- _What this task involves_
The records below hold a stretch from the line with "OUT, 2 * CUT)" through the line with "obj.data.transform(world)"; return exactly those lines, ends included, and nothing more.

- _Data provided_
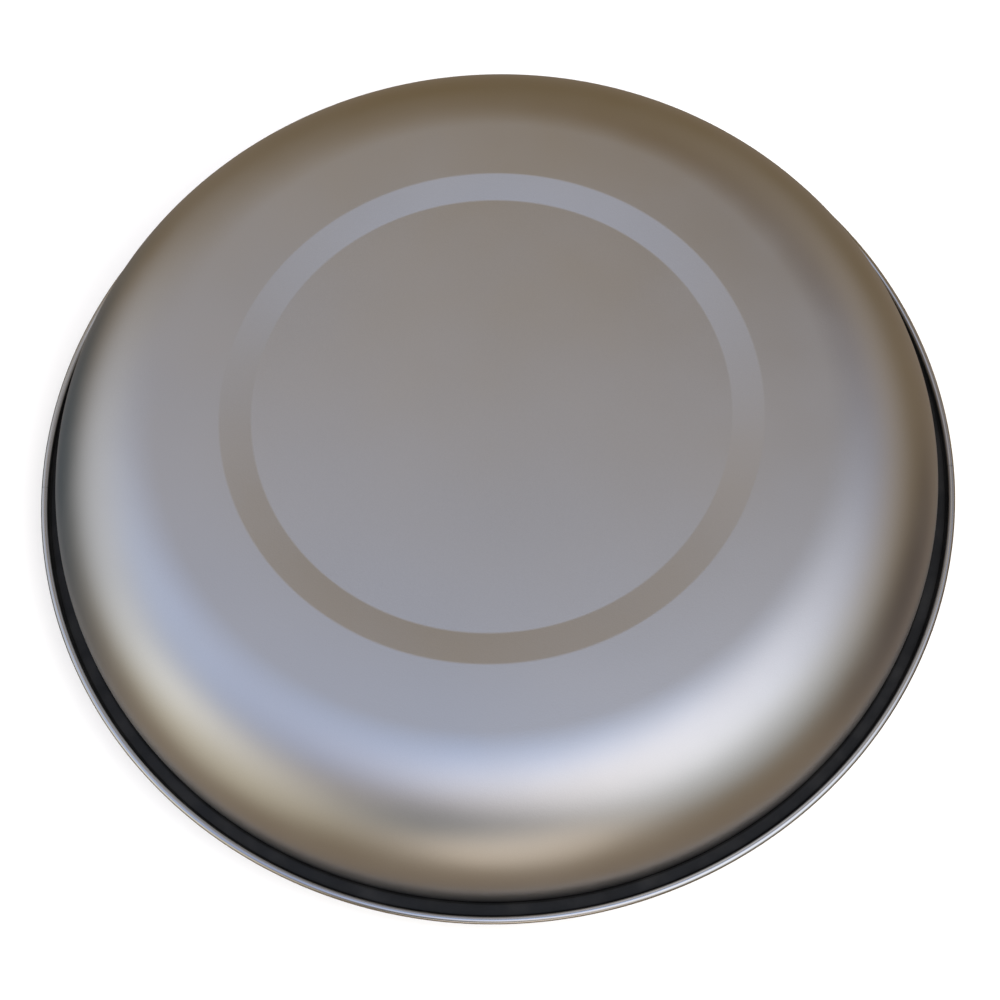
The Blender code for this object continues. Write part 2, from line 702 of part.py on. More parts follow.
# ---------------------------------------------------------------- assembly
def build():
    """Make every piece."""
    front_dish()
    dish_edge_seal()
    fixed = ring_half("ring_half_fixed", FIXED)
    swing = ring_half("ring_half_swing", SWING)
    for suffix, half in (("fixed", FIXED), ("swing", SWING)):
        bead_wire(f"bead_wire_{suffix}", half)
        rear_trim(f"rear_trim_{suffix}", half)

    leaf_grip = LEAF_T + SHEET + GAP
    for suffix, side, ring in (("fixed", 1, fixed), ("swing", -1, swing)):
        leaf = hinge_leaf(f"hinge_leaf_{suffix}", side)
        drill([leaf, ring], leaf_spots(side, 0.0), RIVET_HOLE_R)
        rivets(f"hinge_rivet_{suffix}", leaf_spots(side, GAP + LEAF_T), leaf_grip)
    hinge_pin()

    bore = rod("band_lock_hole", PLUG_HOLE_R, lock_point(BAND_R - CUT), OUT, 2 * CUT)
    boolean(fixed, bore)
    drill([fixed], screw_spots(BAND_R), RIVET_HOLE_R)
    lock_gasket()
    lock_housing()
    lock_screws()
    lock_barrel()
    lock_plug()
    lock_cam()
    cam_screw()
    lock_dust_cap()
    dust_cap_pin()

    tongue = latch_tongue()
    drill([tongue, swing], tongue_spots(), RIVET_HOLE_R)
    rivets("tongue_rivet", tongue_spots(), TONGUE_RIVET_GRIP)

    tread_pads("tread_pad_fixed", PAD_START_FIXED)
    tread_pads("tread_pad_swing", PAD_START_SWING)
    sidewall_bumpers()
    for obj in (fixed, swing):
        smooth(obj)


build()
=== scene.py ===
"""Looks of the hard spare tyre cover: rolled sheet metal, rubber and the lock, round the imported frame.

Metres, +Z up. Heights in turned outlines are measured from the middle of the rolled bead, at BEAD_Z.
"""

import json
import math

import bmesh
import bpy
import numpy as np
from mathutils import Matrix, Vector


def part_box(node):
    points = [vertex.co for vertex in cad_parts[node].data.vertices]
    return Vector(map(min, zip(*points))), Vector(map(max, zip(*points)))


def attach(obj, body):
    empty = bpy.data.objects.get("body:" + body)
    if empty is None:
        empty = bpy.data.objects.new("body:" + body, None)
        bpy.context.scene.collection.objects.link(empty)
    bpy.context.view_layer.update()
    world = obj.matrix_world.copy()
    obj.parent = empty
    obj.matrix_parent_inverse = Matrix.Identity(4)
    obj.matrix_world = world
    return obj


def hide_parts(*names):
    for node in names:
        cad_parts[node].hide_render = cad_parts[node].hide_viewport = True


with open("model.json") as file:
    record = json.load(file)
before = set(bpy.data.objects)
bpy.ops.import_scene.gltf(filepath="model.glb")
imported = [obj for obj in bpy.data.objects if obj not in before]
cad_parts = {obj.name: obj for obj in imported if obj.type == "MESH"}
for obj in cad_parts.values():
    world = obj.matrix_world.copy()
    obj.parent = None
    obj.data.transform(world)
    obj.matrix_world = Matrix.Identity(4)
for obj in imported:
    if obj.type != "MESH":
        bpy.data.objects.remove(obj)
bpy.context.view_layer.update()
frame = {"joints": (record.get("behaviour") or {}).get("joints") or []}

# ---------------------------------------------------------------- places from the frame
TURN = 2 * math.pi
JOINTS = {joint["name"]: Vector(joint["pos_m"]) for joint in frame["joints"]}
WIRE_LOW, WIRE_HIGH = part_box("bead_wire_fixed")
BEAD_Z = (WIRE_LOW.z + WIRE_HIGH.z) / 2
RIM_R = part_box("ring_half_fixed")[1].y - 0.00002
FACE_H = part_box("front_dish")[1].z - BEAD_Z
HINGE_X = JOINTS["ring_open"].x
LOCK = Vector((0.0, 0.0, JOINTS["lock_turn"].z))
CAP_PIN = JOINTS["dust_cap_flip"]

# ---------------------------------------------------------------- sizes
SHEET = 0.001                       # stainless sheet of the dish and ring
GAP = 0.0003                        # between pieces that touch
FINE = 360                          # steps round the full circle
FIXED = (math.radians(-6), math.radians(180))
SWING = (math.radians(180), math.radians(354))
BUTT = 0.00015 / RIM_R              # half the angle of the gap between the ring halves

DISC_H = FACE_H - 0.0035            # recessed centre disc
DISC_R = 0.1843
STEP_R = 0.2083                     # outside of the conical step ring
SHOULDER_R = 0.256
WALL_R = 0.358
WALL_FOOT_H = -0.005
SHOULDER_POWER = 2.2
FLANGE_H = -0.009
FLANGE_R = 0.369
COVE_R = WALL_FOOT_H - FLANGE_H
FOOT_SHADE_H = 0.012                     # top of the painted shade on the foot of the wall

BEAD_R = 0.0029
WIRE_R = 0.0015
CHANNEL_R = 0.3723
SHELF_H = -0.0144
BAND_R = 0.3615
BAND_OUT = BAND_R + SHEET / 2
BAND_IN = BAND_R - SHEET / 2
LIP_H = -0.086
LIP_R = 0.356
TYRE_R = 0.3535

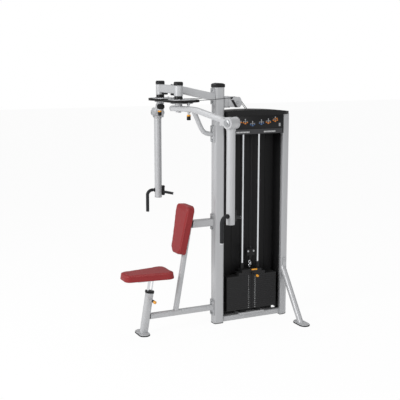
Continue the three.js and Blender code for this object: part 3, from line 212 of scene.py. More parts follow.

- _The result_
    bore = rod("band_lock_hole", PLUG_HOLE_R, lock_point(BAND_R - CUT), OUT, 2 * CUT)
    boolean(fixed, bore)
    drill([fixed], screw_spots(BAND_R), RIVET_HOLE_R)
    lock_gasket()
    lock_housing()
    lock_screws()
    lock_barrel()
    lock_plug()
    lock_cam()
    cam_screw()
    lock_dust_cap()
    dust_cap_pin()

    tongue = latch_tongue()
    drill([tongue, swing], tongue_spots(), RIVET_HOLE_R)
    rivets("tongue_rivet", tongue_spots(), TONGUE_RIVET_GRIP)

    tread_pads("tread_pad_fixed", PAD_START_FIXED)
    tread_pads("tread_pad_swing", PAD_START_SWING)
    sidewall_bumpers()
    for obj in (fixed, swing):
        smooth(obj)


build()
=== scene.py ===
"""Looks of the hard spare tyre cover: rolled sheet metal, rubber and the lock, round the imported frame.

Metres, +Z up. Heights in turned outlines are measured from the middle of the rolled bead, at BEAD_Z.
"""

import json
import math

import bmesh
import bpy
import numpy as np
from mathutils import Matrix, Vector


def part_box(node):
    points = [vertex.co for vertex in cad_parts[node].data.vertices]
    return Vector(map(min, zip(*points))), Vector(map(max, zip(*points)))


def attach(obj, body):
    empty = bpy.data.objects.get("body:" + body)
    if empty is None:
        empty = bpy.data.objects.new("body:" + body, None)
        bpy.context.scene.collection.objects.link(empty)
    bpy.context.view_layer.update()
    world = obj.matrix_world.copy()
    obj.parent = empty
    obj.matrix_parent_inverse = Matrix.Identity(4)
    obj.matrix_world = world
    return obj


def hide_parts(*names):
    for node in names:
        cad_parts[node].hide_render = cad_parts[node].hide_viewport = True


with open("model.json") as file:
    record = json.load(file)
before = set(bpy.data.objects)
bpy.ops.import_scene.gltf(filepath="model.glb")
imported = [obj for obj in bpy.data.objects if obj not in before]
cad_parts = {obj.name: obj for obj in imported if obj.type == "MESH"}
for obj in cad_parts.values():
    world = obj.matrix_world.copy()
    obj.parent = None
    obj.data.transform(world)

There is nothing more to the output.